Eine Umfrage von Syndex vom Mai 2019 unter den Angestellten von drei multinationalen Handelsfirmen (Fragebögen mit 19 Fragen wurden in 20 Städten, in der Regel Kreishauptsädte, verteilt), unterstützt von der Föderation der Gewerkschaften im Handel, erbrachte, dass nur 15 Prozent mit ihrem Gehalt einigermaßen zufrieden waren, 85 Prozent hingegen gar nicht.  42 Prozent der unter 30-Jährigen gaben an, ihren Job nur als Übergangslösung zu betrachten, bei den unter 40-Jährigen waren es 73 Prozent. Trotzdem geht die Mehrzahl altersunabhängig davon aus, weiterhin in dieser Sparte tätig zu sein. Das augenscheinliche Paradox erklärt sich mit der Perspektivlosigkeit eines Wechsels, vor allem für 30- bis 49-Jährige.

Belastend empfinden viele  die unregelmäßigen und schlecht ausgeglichenen Arbeitszeiten: extrem früher Arbeitsbeginn, später Schluss, oft folgt letzterer direkt auf ersteren, sowie Wochenendarbeit. Denn um möglichst viele Kunden zu erreichen, praktizieren viele Läden möglichst lange Öffnungszeiten und eine Sieben-Tage-Woche.
85 Prozent der Befragten gaben an, die Arbeitsintensität sei in den letzten fünf Jahren spürbar gestiegen, verursacht durch unzureichende Besetzung der Läden, gesteigerten Verkauf, Umstellungen in der Arbeitsorganisation, weniger durch technologische Veränderungen. 
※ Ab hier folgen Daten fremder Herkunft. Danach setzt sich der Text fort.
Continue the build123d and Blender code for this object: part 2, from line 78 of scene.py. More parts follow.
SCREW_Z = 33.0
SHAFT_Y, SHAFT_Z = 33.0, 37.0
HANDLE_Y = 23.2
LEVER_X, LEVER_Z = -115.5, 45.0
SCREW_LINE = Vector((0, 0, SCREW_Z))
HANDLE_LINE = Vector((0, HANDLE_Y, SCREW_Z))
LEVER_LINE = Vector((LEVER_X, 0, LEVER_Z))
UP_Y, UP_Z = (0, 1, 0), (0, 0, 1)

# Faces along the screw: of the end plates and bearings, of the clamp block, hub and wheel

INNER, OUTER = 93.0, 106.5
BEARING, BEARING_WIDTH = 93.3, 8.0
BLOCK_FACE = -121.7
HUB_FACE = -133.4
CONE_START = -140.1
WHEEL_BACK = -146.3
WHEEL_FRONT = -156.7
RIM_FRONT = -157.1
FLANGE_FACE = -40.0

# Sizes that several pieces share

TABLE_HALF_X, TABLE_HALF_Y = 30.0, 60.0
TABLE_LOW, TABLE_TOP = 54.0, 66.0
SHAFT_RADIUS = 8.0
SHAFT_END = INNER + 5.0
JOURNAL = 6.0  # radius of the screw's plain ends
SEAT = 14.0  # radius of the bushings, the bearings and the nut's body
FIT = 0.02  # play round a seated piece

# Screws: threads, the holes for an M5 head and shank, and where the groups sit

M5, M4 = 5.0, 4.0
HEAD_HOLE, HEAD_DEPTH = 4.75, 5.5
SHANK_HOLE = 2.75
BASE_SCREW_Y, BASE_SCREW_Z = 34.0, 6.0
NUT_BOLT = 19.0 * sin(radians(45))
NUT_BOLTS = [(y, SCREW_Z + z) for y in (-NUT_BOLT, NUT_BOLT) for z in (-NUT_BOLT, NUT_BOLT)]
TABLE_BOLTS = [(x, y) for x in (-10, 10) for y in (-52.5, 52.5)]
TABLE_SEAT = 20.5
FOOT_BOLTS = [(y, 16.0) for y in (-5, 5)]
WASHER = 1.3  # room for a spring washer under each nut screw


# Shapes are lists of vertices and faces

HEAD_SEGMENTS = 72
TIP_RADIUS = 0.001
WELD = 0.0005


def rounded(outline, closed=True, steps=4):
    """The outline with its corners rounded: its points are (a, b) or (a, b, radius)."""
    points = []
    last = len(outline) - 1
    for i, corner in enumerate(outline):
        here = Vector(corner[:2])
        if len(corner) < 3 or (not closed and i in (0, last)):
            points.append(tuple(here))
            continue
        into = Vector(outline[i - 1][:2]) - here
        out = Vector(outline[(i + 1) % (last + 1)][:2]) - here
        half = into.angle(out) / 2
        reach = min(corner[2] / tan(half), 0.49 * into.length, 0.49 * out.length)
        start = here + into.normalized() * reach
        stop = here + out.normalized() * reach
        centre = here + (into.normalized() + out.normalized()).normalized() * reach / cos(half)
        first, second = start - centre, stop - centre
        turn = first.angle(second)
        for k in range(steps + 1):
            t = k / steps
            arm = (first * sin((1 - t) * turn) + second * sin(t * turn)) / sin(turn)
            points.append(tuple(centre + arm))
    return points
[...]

30 Prozent der Befragten mit Kundenkontakt fühlen sich gelegentlich von unverschämten Kunden gestresst, 12 Prozent oft und 11 Prozent sehr oft. Im Vergleich: Das Verhältnis zu Kollegen und Vorgesetzten scheint kein Problem zu sein. 80 Prozent der Befragten gaben an, vor allem körperlich stark gefordert zu sein, 85 Prozent psychisch.
Als Lösungsansatz schlagen die Autoren der Studie vor, die  Angestellten durch bessere Arbeitsbedingungen und höhere Bezahlung zu motivieren, vor allem vor dem Hintergrund, dass die höhere Produktivität dies rechtfertige und den Arbeitgebern Mittel zur Verfügung stünden.